研究課題/領域番号 |
22K19944
|
研究機関 | 東京薬科大学 |
研究代表者 |
高橋 葉子 (遠藤葉子) 東京薬科大学, 薬学部, 講師 (30453806)
|
研究分担者 |
中南 秀将 東京薬科大学, 薬学部, 教授 (20548515)
|
研究期間 (年度) |
2022-06-30 – 2025-03-31
|
キーワード | 超音波 / 肺 / ナノバブル / 抗体修飾 |
研究実績の概要 |
これまでに超音波応答性ナノバブルを開発し、超音波照射の併用により、種々の組織への遺伝子・核酸デリバリーおよび超音波造影が可能となることを示してきた。肺組織は、内部の空気の存在により超音波が適用し難い組織とされてきたが、炎症時の滲出液の存在により、疾患部位のみ超音波の到達性が変化することが考えられる。そこで本研究では、肺炎症時の診断・治療におけるナノバブルと超音波併用システムの可能性を検証するとともに、炎症部位へ集積性を有する核酸搭載ナノバブルの開発も目指している。 本年度は、マウス肺への超音波照射の方法(向き)について、正常マウスを用いて検証を行った。

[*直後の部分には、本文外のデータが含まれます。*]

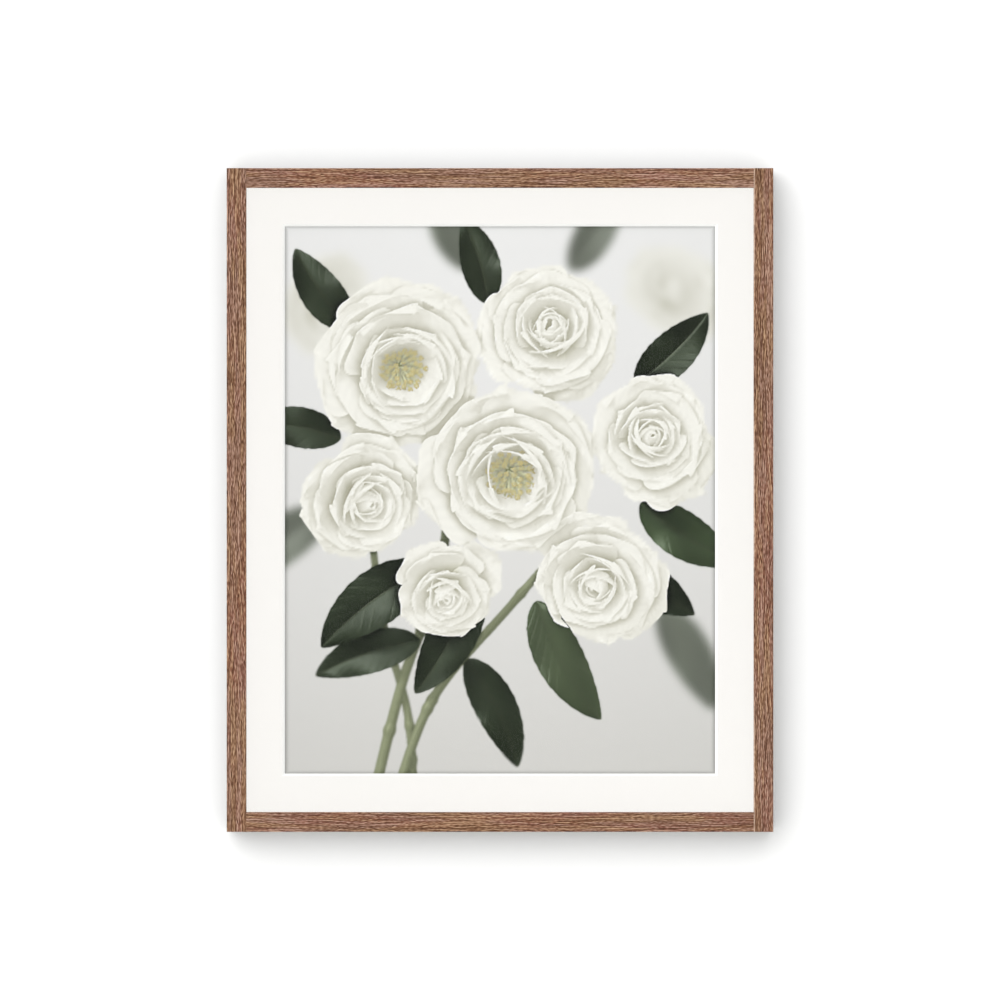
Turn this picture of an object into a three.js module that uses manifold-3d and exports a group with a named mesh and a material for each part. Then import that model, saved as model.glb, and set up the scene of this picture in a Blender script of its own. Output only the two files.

尾静脈よりエバンスブルー色素とナノバブルを投与し、肺への超音波照射を3方向から行い、エバンスブルーの血管外漏出からその影響を評価した。その結果、ある方向から照射した場合において、超音波照射部位特異的な血管透過性の向上に伴うエバンスブルーの漏出が認められた。詳細な解析はまだ行えていないが、本効果は外表面に近い胸膜のみである可能性が高い。しかし肺への超音波照射により血管透過性の向上を可能とすることを示す有益な成果といえる。炎症により滲出液が存在する場合には、超音波の到達性が変化し得ることから、照射条件の最適化は今後モデルマウスを用いて検討を進める予定である。 また、炎症部位へ集積性を有するナノバブルの開発に向け、ナノバブルの基盤であるポリエチレングリコール修飾リポソームに対し、抗体修飾を施し、その物性評価、およびフローサイトメトリーによる炎症性細胞への特異性評価を行った。現段階では、抗体修飾に伴う特異性が若干認められる程度であり、種々の調製条件の最適化を引き続き進めていく。特異性の高いリポソームの調製条件が絞られてきた段階で、超音波造影ガスを封入してバブル化し、ナノバブルとしての特異性評価、および核酸搭載を進める予定である。
|
現在までの達成度 (区分) |
現在までの達成度 (区分)
3: やや遅れている
理由
正常マウスを用いた肺への超音波照射の検討により、肺表面において超音波が血管内のナノバブルへ影響を与え得ることが示された。炎症部位へ集積性を有するナノバブル開発に向け、抗体修飾リポソームの開発を進めているが、示された特異性が顕著なものではない点、また予定していた3次元培養肺組織を用いた検討を開始できなかった点から、やや遅れていると判断した。
|
今後の研究の推進方策 |
本年度の検討において、正常マウスの肺組織への超音波照射を試み、影響し得ることは示されたので、次年度は疾患モデルマウスを用いた超音波照射条件の検討を進めていく予定である。モデルマウスの作製条件、疾患進行状況の評価法などの検討も同時に進め、後に行う治療システムの評価法に繋げていく。また、モデルマウスへの超音波照射条件を検討するにあたり、滲出液が超音波の到達性に与える影響について、3次元培養肺組織を用い検討を行う。血管を模倣した領域に蛍光化合物とナノバブルを添加し、肺胞内部側の溶液の有無により、血管(体外)側から超音波を照射した際の各構成細胞への影響を蛍光顕微鏡、あるいはフローサイトメトリーにより評価する。さらに、炎症部位へ集積性を有するナノバブルについて、抗体修飾リポソームのバブル化(超音波造影ガスの封入)を行い、炎症性細胞への特異性、疾患モデルマウスにおける肺への集積性などの評価、核酸搭載法の確立を進める。本研究遂行により、肺への超音波照射、および肺疾患に特化したバブル製剤開発の両技術を融合することで、ナノバブルと超音波併用による肺組織への核酸導入とそれによる疾患治療法開発への応用に繋げていく。
|
次年度使用額が生じた理由 |
本年度は、予定していた3次元培養肺組織を用いた検討を進めることができなかったため、一部未使用額が生じた。これは安定培養条件の再検討が必要であったためであり、次年度には開始予定のため、次年度分と合わせ当該実験の消耗品等に充当することとしている。